Hi everyone,
I´m doing some image processing tasks with my Jetson. For this I use OpenCV GPU HOGDescriptor with the GPU DetectMultiscale function. The Board is runting L4T 21.3 with OpenCV4tegra 2.4.10.1. All 4 Cores are active and running constantly with max. freq as well as the GPU.
Erverything looks fine, the speed-boost against the CPU HOG on the Jetson, as well as the detection results, only the processing time makes some problems.
In detail, for my application the 192 CUDA Cores needs 100ms for the GPU DetectMultiscale function. But this duration is not constant, as we usally can expect from the HOG algorithm. The duration is jumping around from 100ms up to 160ms, so up to 60% more.

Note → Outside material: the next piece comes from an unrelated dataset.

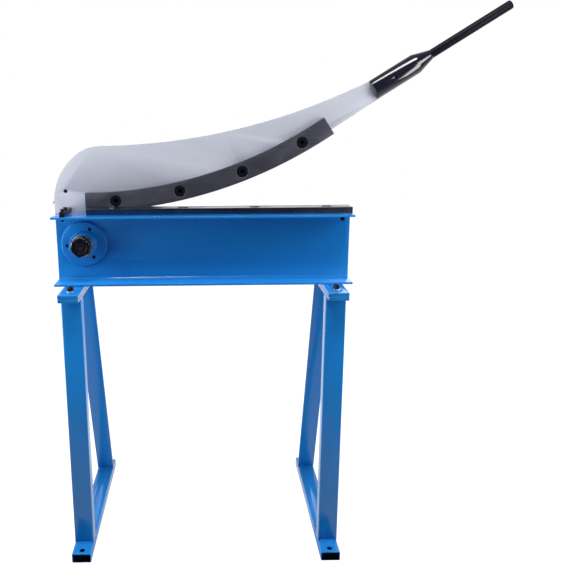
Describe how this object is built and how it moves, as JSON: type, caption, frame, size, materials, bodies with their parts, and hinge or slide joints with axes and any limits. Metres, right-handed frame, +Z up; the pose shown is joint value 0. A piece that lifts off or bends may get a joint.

If I run my application with an Intel i5 and GTX 960, the GPU processing time is almost constant, max. +5%.
Does this happen on the Jetson because it has only 1 SM Block, and so there might be much more overhead compared to the 8 SM´s of the GTX 960?
I´ve also disabled the L4T GUI and execute the application, there is no change.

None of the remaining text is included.